Letters to the Editor, March 30-April 2, 2013 | ParkRecord.com

Letters to the Editor, March 30-April 2, 2013

Beauty comes in every shape, size and color


Living in an age where we are brainwashed by society, self confidence in young girls seems to be eating away. Simply seeing somebody that is skinnier than you in public can make a person want to go home and be bulimic. That is just sick. As Jess Addario said in her famous poem, "Society Killed The Teenager," "We always knew that there was someone judging us."

I know people personally who have eating disorders so they can look like their role models. Sure, many of the people in the media have model bodies, long flowing hair, and sexy boyfriends. They are controlled; you are a free person. Society may set an example for you, but you are your own person who should be able to decide to make their own choices.

People need to realize that beauty comes in every shape, size, color. We all can’t be tall and blonde and have the perfect body. Just like Lady Gaga said, "I am beautiful in my way / ‘Cause God makes no mistakes / I am on the right track, baby / I was born this way."

Just remember what Lady Gaga you have the urge to purge or cut. You’re beautiful in your way ’cause God makes no mistakes. You’re on the right track, baby. You were born this way. Accept yourself.

Abby Jager

Park City

Worry about those who carry weapons illegally


Between 1980 and 1990, I investigated the murders of 28 people. To the best of my knowledge, not a single one of them awakened on the last day of his or her life with even a suspicion that they wouldn’t make it to bedtime. As Liana Teteberg would have it, none was paranoid.

We wear seatbelts not intending to crash our cars. We wear helmets not intending to have a wreck on bikes or skis. We insure our homes, but still don’t play with matches. And some carry concealed weapons with no intent or desire to use them, but with the realistic understanding that it may become necessary to protect ourselves or others from harm.

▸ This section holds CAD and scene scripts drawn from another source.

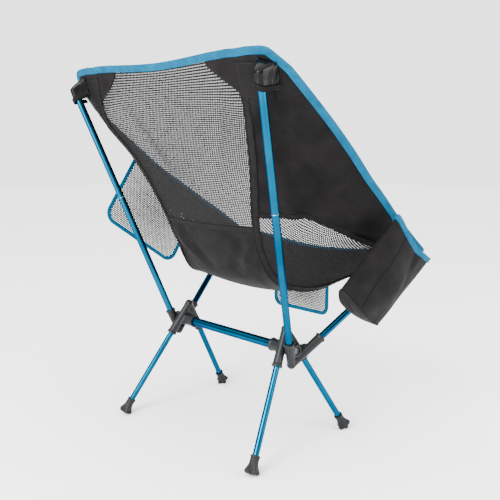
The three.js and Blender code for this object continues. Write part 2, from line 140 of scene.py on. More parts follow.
def extents(points):
    """Width and length of the rectangle that a nearly flat set of points fills."""
    centred = points - points.mean(0)
    axes = np.linalg.svd(centred, full_matrices=False)[2]
    return tuple(np.ptp(centred @ axes[k]) for k in (0, 1))


def sweep(path, across, up, section, closed=False):
    """A bar of the given section along a path: across and up are its frame at each point."""
    section = np.asarray(section, float)
    count, k = len(path), len(section)
    verts = path[:, None] + across[:, None] * section[None, :, :1] + up[:, None] * section[None, :, 1:]
    verts = verts.reshape(-1, 3)
    rows = count + 1 if closed else count
    faces = []
    for i in range(rows - 1):
        for j in range(k):
            a, b = i * k + j, i * k + (j + 1) % k
            c, d = (a + k) % (count * k), (b + k) % (count * k)
            faces.append((a, c, d, b))
    if not closed:
        faces.append(tuple(range(k)))
        faces.append(tuple(reversed(range((count - 1) * k, count * k))))
    round_it = np.linalg.norm(np.diff(section, axis=0, append=section[:1]), axis=1)
    u = np.tile(np.concatenate([[0], np.cumsum(round_it)[:-1]]), count)
    v = np.repeat(lengths(path, 0), k)
    return verts, faces, np.stack([u, v], 1)


def circle(radius, sides=10):
    turn = turns(sides)
    return np.stack([radius * np.cos(turn), radius * np.sin(turn)], 1)


def resample(path, step):
    """Points a near-constant step apart on a polyline, with their tangents."""
    run = lengths(path, 0)
    count = max(3, int(round(run[-1] / step)) + 1)
    at = np.linspace(0, run[-1], count)
    points = np.stack([np.interp(at, run, path[:, k]) for k in range(3)], 1)
    return points, unit(np.gradient(points, axis=0))


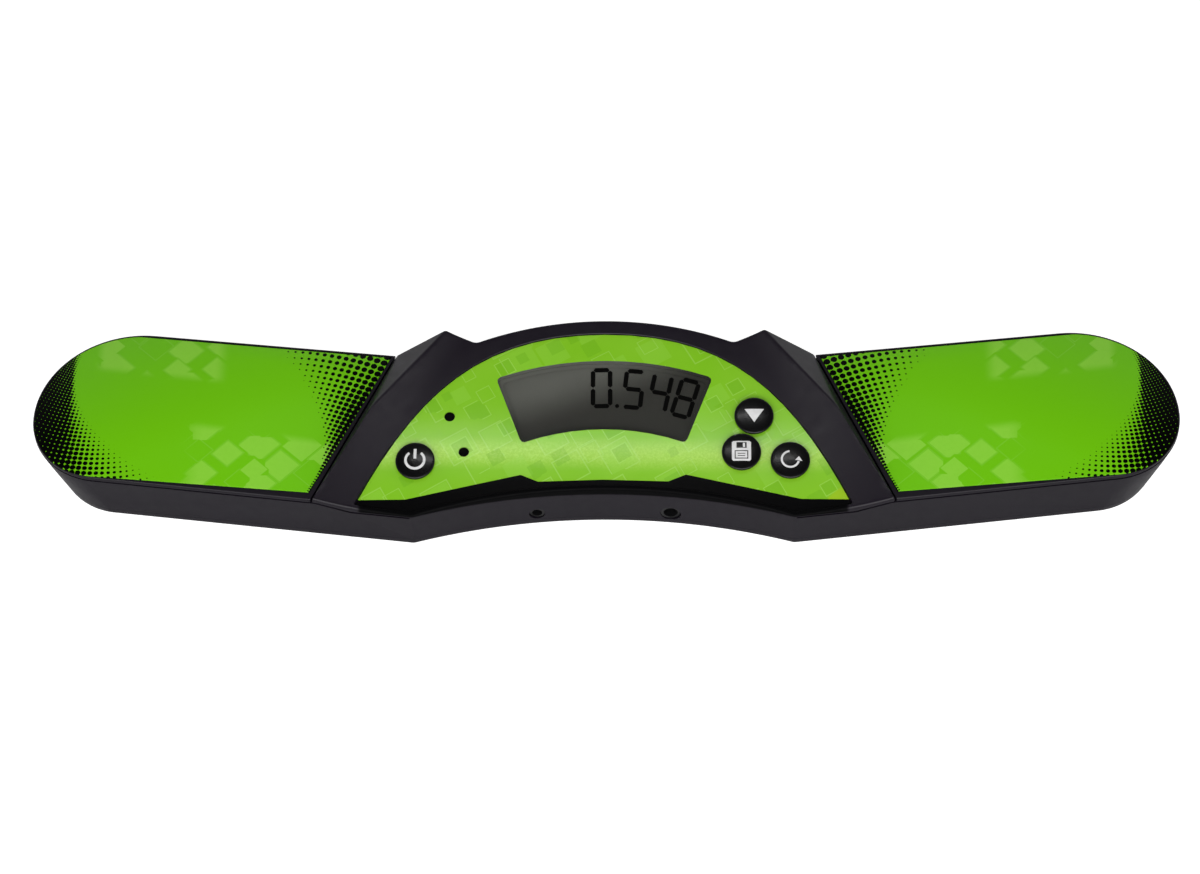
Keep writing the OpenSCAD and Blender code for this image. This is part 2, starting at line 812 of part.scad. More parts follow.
module console_cover() {
    ledge_seat = ledge_z + seat;
    window_step = 0.8;
    color(shell_black)
        difference() {
            union() {
                difference() {
                    console_body(0, 0, ledge_seat);
                    console_body(-cover_under, cover_t, ledge_seat - 1);
                    shell_edge(seat, seat);
                }
                // posts for the long screws and for the main board
                each_side()
                    intersection() {
                        rod(long_screw, boss_r, ledge_seat, far);
                        console_body(1.6, 1, ledge_seat);
                    }
                intersection() {
                    console_body(1.6, 1, 0);
                    for (p = board_screw_at)
                        on_face(p.x, p.y, board_top + seat)
                            cylinder(r = 2, h = 8);
                }
                // tabs that reach down behind the main shell's front ledge
                each_side()
                    intersection() {
                        console_body(1.2, 1, ledge_z - 2.2);
                        difference() {
                            box([27, 35], [-half_depth, -15], [0, 2 * deck_z]);
                            front_tube(ledge_w + 0.15, -1);
                        }
                        front_tube(ledge_w + 1.45, 0);
                    }
            }
            // seat of the face overlay and the front strip
            panel_skin(-1, overlay_drop + overlay_t + seat)
                outline(face_plan, -fit);
            // window seat and opening
            panel_skin(-1, overlay_drop + window_t + seat)
                window_plan(-fit);
            slab(ledge_z, far)
                window_plan(window_step);
            // pocket for the display holder
            on_face(0, glass_y + glass_h / 2, cover_under - 0.2 - 5)
                translate([-glass_w / 2 - holder_wall - 0.3, -glass_h / 2 - holder_wall - 0.3, 0])
                    cube([glass_w + 2 * holder_wall + 0.6, glass_h + 2 * holder_wall + 0.6, 5]);
            for (p = buttons)
                on_face(p.x, p.y, -6)
                    cylinder(r = stem_r + fit, h = 12);
            for (p = [left_led_at, right_led_at])
                on_face(p.x, p.y, -6)
                    cylinder(r = led_r + fit, h = 12);
            for (p = board_screw_at)
                on_face(p.x, p.y, board_top - 1)
                    cylinder(r = board_screw_r + seat, h = 4);
            each_side()
                rod(long_screw, screw_r + seat, 0, ledge_seat + 6);
        }
}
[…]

Ms. Teteberg is apparently uncomfortable that some Utahns who have passed a background check and taken a four-hour course might be armed. She worries, I guess, that because she doesn’t know their state of mind, they may be unstable or dangerous. In my view, she should be much more worried about those who carry weapons illegally whether in Park City, New York, or Chicago who have already made the decision to break the law, often for the purpose of committing further crimes.

Bruce Margolius


Obama took bold step to protect our heritage


This week, President Obama took a bold step to protect and preserve both the cultural and natural heritage of our nation. I want to thank the president for showing great leadership by naming five new special places, including New Mexico’s spectacular Rio Grande del Norte, as national monuments.

Monuments also generate significant economic opportunities for surrounding local communities. A report by Headwaters Economics studied 17 national monuments and found that, without exception, nearby counties experienced economic growth after the monument’s creation. In poll after poll, Americans overwhelmingly support protecting our country’s unique historical sites and outdoor heritage; they agree that we can protect land and water and have a strong economy with good jobs, without choosing one over the other. In New Mexico alone, the new Rio Grande del Norte National Monument is expected to bring $15 million per year to the region.

In Utah, we also have exceptional natural places, like Greater Canyonlands, where people can connect with nature. These lands host world-class recreation and world-class views. Places like Greater Canyonlands conserve the lands and waters that define America’s history and provide unique cultural, archeological and environmental value including clean water, clean air, and access to the outdoors for mountain biking, climbing, rafting, hunting, hiking and other recreational activities.

Experience has demonstrated the wisdom of protecting special places by creating national monuments on lands and waters already owned by the American people. These unique and irreplaceable natural treasures, like Greater Canyonlands, tell the story of our past and can help shape the experiences of future generations. We need to protect them so that our kids and grandkids can enjoy and learn from them too.